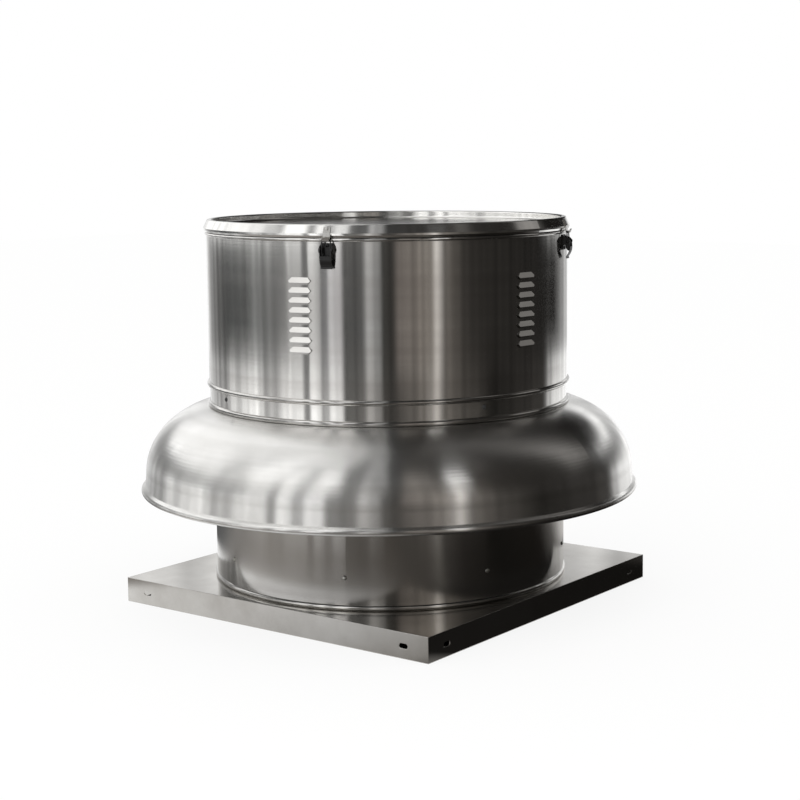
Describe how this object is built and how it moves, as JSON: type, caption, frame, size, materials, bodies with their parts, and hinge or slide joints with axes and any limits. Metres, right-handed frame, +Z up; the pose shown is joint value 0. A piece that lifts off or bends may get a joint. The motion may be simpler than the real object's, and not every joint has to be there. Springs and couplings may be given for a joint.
{
  "type": "centrifugal roof fan",
  "caption": "Direct-drive centrifugal roof exhaust fan: square curb cap, spun drum, bell with downward outlet, louvred motor housing and latched lid over a backward-curved impeller.",
  "frame": {"origin": "middle of the square opening at the curb cap's lower edge, on the shaft's axis", "axes": "+Z up along the shaft, X and Y along the sides of the square curb cap, motor terminal box towards +X"},
  "size_m": [0.972, 0.972, 0.7412],
  "materials": {
    "satin_sheet": "satin rolled stainless sheet",
    "spun_sheet": "bright spun stainless sheet with fine circular lines",
    "fastener": "plain zinc-plated steel",
    "plain_steel": "plain galvanised steel",
    "dark_screw": "dark coated steel",
    "seal_rubber": "matte foam rubber",
    "latch_black": "black semi-gloss coating",
    "bail_wire": "black coated wire",
    "keeper_steel": "bright pressed steel",
    "motor_paint": "blue-grey motor paint",
    "cowl_paint": "dark blue-grey motor paint",
    "core_steel": "stacked electrical steel",
    "copper_windings": "varnished copper wire",
    "bearing_steel": "ground bearing steel",
    "gland_plastic": "black polyamide",
    "shaft_steel": "turned steel",
    "fan_plastic": "black moulded plastic",
    "hub_iron": "machined cast iron",
    "impeller_sheet": "mill-finish galvanised sheet"
  },
  "bodies": {
    "casing": {"curb_cap": "satin_sheet", "base_drum": "spun_sheet", "foot_rivets": "fastener", "inlet_cone": "spun_sheet", "cone_screws": "fastener", "struts": "plain_steel", "strut_screws": "fastener", "strut_bolts": "fastener", "bell": "spun_sheet", "motor_plate": "plain_steel", "motor_housing": "spun_sheet", "collar_screws": "dark_screw", "lid": "spun_sheet", "lid_gasket": "seal_rubber", "latch_bases": "latch_black", "latch_rivets": "latch_black", "lever_pins": "latch_black", "keepers": "keeper_steel", "motor_flange": "motor_paint", "motor_frame": "motor_paint", "stator_core": "core_steel", "stator_windings": "copper_windings", "end_shield": "motor_paint", "fan_cowl": "cowl_paint", "cowl_screws": "fastener", "motor_bolts": "fastener", "bearings": "bearing_steel", "terminal_box": "motor_paint", "terminal_cover": "motor_paint", "terminal_screws": "fastener", "cable_gland": "gland_plastic"},
    "rotor": {"shaft": "shaft_steel", "rotor_core": "core_steel", "cooling_fan": "fan_plastic", "impeller_hub": "hub_iron", "shaft_key": "shaft_steel", "hub_screw": "fastener", "hub_bolts": "fastener", "impeller_back": "impeller_sheet", "impeller_blades": "impeller_sheet", "impeller_shroud": "impeller_sheet"},
    "lever_1": {"lever_1": "latch_black"},
    "bail_1": {"bail_1": "bail_wire"},
    "lever_2": {"lever_2": "latch_black"},
    "bail_2": {"bail_2": "bail_wire"},
    "lever_3": {"lever_3": "latch_black"},
    "bail_3": {"bail_3": "bail_wire"},
    "lever_4": {"lever_4": "latch_black"},
    "bail_4": {"bail_4": "bail_wire"}
  },
  "joints": [
    {"name": "rotor_spin", "type": "hinge", "parent": "casing", "child": "rotor", "pos_m": [0, 0, 0.45], "axis": [0, 0, 1], "continuous": true},
    {"name": "lever_1_swing", "type": "hinge", "parent": "casing", "child": "lever_1", "pos_m": [0.12784, -0.33654, 0.69621], "axis": [-0.9348, -0.3551, 0], "range_deg": [0, 90]},
    {"name": "bail_1_swing", "type": "hinge", "parent": "lever_1", "child": "bail_1", "pos_m": [0.12784, -0.33654, 0.68621], "axis": [-0.9348, -0.3551, 0], "range_deg": [-75, 0]},
    {"name": "lever_2_swing", "type": "hinge", "parent": "casing", "child": "lever_2", "pos_m": [0.33654, 0.12784, 0.69621], "axis": [0.3551, -0.9348, 0], "range_deg": [0, 90]},
    {"name": "bail_2_swing", "type": "hinge", "parent": "lever_2", "child": "bail_2", "pos_m": [0.33654, 0.12784, 0.68621], "axis": [0.3551, -0.9348, 0], "range_deg": [-75, 0]},
    {"name": "lever_3_swing", "type": "hinge", "parent": "casing", "child": "lever_3", "pos_m": [-0.12784, 0.33654, 0.69621], "axis": [0.9348, 0.3551, 0], "range_deg": [0, 90]},
    {"name": "bail_3_swing", "type": "hinge", "parent": "lever_3", "child": "bail_3", "pos_m": [-0.12784, 0.33654, 0.68621], "axis": [0.9348, 0.3551, 0], "range_deg": [-75, 0]},
    {"name": "lever_4_swing", "type": "hinge", "parent": "casing", "child": "lever_4", "pos_m": [-0.33654, -0.12784, 0.69621], "axis": [-0.3551, 0.9348, 0], "range_deg": [0, 90]},
    {"name": "bail_4_swing", "type": "hinge", "parent": "lever_4", "child": "bail_4", "pos_m": [-0.33654, -0.12784, 0.68621], "axis": [-0.3551, 0.9348, 0], "range_deg": [-75, 0]}
  ],
  "couplings": [
    {"joint": "bail_1_swing", "follows": "lever_1_swing", "ratio": -0.8},
    {"joint": "bail_2_swing", "follows": "lever_2_swing", "ratio": -0.8},
    {"joint": "bail_3_swing", "follows": "lever_3_swing", "ratio": -0.8},
    {"joint": "bail_4_swing", "follows": "lever_4_swing", "ratio": -0.8}
  ]
}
======
◆ **Work to do**: Reproduce the full listing exactly.

◆ **Answer**:
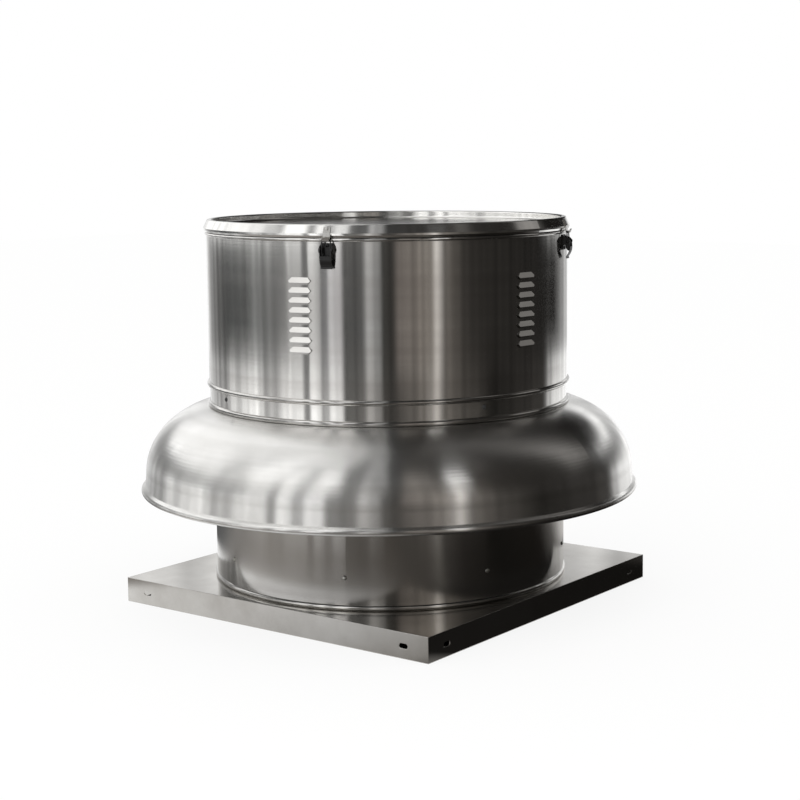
Describe how this object is built and how it moves, as JSON: type, caption, frame, size, materials, bodies with their parts, and hinge or slide joints with axes and any limits. Metres, right-handed frame, +Z up; the pose shown is joint value 0. A piece that lifts off or bends may get a joint. The motion may be simpler than the real object's, and not every joint has to be there. Springs and couplings may be given for a joint.
{
  "type": "centrifugal roof fan",
  "caption": "Direct-drive centrifugal roof exhaust fan: square curb cap, spun drum, bell with downward outlet, louvred motor housing and latched lid over a backward-curved impeller.",
  "frame": {"origin": "middle of the square opening at the curb cap's lower edge, on the shaft's axis", "axes": "+Z up along the shaft, X and Y along the sides of the square curb cap, motor terminal box towards +X"},
  "size_m": [0.972, 0.972, 0.7412],
  "materials": {
    "satin_sheet": "satin rolled stainless sheet",
    "spun_sheet": "bright spun stainless sheet with fine circular lines",
    "fastener": "plain zinc-plated steel",
    "plain_steel": "plain galvanised steel",
    "dark_screw": "dark coated steel",
    "seal_rubber": "matte foam rubber",
    "latch_black": "black semi-gloss coating",
    "bail_wire": "black coated wire",
    "keeper_steel": "bright pressed steel",
    "motor_paint": "blue-grey motor paint",
    "cowl_paint": "dark blue-grey motor paint",
    "core_steel": "stacked electrical steel",
    "copper_windings": "varnished copper wire",
    "bearing_steel": "ground bearing steel",
    "gland_plastic": "black polyamide",
    "shaft_steel": "turned steel",
    "fan_plastic": "black moulded plastic",
    "hub_iron": "machined cast iron",
    "impeller_sheet": "mill-finish galvanised sheet"
  },
  "bodies": {
    "casing": {"curb_cap": "satin_sheet", "base_drum": "spun_sheet", "foot_rivets": "fastener", "inlet_cone": "spun_sheet", "cone_screws": "fastener", "struts": "plain_steel", "strut_screws": "fastener", "strut_bolts": "fastener", "bell": "spun_sheet", "motor_plate": "plain_steel", "motor_housing": "spun_sheet", "collar_screws": "dark_screw", "lid": "spun_sheet", "lid_gasket": "seal_rubber", "latch_bases": "latch_black", "latch_rivets": "latch_black", "lever_pins": "latch_black", "keepers": "keeper_steel", "motor_flange": "motor_paint", "motor_frame": "motor_paint", "stator_core": "core_steel", "stator_windings": "copper_windings", "end_shield": "motor_paint", "fan_cowl": "cowl_paint", "cowl_screws": "fastener", "motor_bolts": "fastener", "bearings": "bearing_steel", "terminal_box": "motor_paint", "terminal_cover": "motor_paint", "terminal_screws": "fastener", "cable_gland": "gland_plastic"},
    "rotor": {"shaft": "shaft_steel", "rotor_core": "core_steel", "cooling_fan": "fan_plastic", "impeller_hub": "hub_iron", "shaft_key": "shaft_steel", "hub_screw": "fastener", "hub_bolts": "fastener", "impeller_back": "impeller_sheet", "impeller_blades": "impeller_sheet", "impeller_shroud": "impeller_sheet"},
    "lever_1": {"lever_1": "latch_black"},
    "bail_1": {"bail_1": "bail_wire"},
    "lever_2": {"lever_2": "latch_black"},
    "bail_2": {"bail_2": "bail_wire"},
    "lever_3": {"lever_3": "latch_black"},
    "bail_3": {"bail_3": "bail_wire"},
    "lever_4": {"lever_4": "latch_black"},
    "bail_4": {"bail_4": "bail_wire"}
  },
  "joints": [
    {"name": "rotor_spin", "type": "hinge", "parent": "casing", "child": "rotor", "pos_m": [0, 0, 0.45], "axis": [0, 0, 1], "continuous": true},
    {"name": "lever_1_swing", "type": "hinge", "parent": "casing", "child": "lever_1", "pos_m": [0.12784, -0.33654, 0.69621], "axis": [-0.9348, -0.3551, 0], "range_deg": [0, 90]},
    {"name": "bail_1_swing", "type": "hinge", "parent": "lever_1", "child": "bail_1", "pos_m": [0.12784, -0.33654, 0.68621], "axis": [-0.9348, -0.3551, 0], "range_deg": [-75, 0]},
    {"name": "lever_2_swing", "type": "hinge", "parent": "casing", "child": "lever_2", "pos_m": [0.33654, 0.12784, 0.69621], "axis": [0.3551, -0.9348, 0], "range_deg": [0, 90]},
    {"name": "bail_2_swing", "type": "hinge", "parent": "lever_2", "child": "bail_2", "pos_m": [0.33654, 0.12784, 0.68621], "axis": [0.3551, -0.9348, 0], "range_deg": [-75, 0]},
    {"name": "lever_3_swing", "type": "hinge", "parent": "casing", "child": "lever_3", "pos_m": [-0.12784, 0.33654, 0.69621], "axis": [0.9348, 0.3551, 0], "range_deg": [0, 90]},
    {"name": "bail_3_swing", "type": "hinge", "parent": "lever_3", "child": "bail_3", "pos_m": [-0.12784, 0.33654, 0.68621], "axis": [0.9348, 0.3551, 0], "range_deg": [-75, 0]},
    {"name": "lever_4_swing", "type": "hinge", "parent": "casing", "child": "lever_4", "pos_m": [-0.33654, -0.12784, 0.69621], "axis": [-0.3551, 0.9348, 0], "range_deg": [0, 90]},
    {"name": "bail_4_swing", "type": "hinge", "parent": "lever_4", "child": "bail_4", "pos_m": [-0.33654, -0.12784, 0.68621], "axis": [-0.3551, 0.9348, 0], "range_deg": [-75, 0]}
  ],
  "couplings": [
    {"joint": "bail_1_swing", "follows": "lever_1_swing", "ratio": -0.8},
    {"joint": "bail_2_swing", "follows": "lever_2_swing", "ratio": -0.8},
    {"joint": "bail_3_swing", "follows": "lever_3_swing", "ratio": -0.8},
    {"joint": "bail_4_swing", "follows": "lever_4_swing", "ratio": -0.8}
  ]
}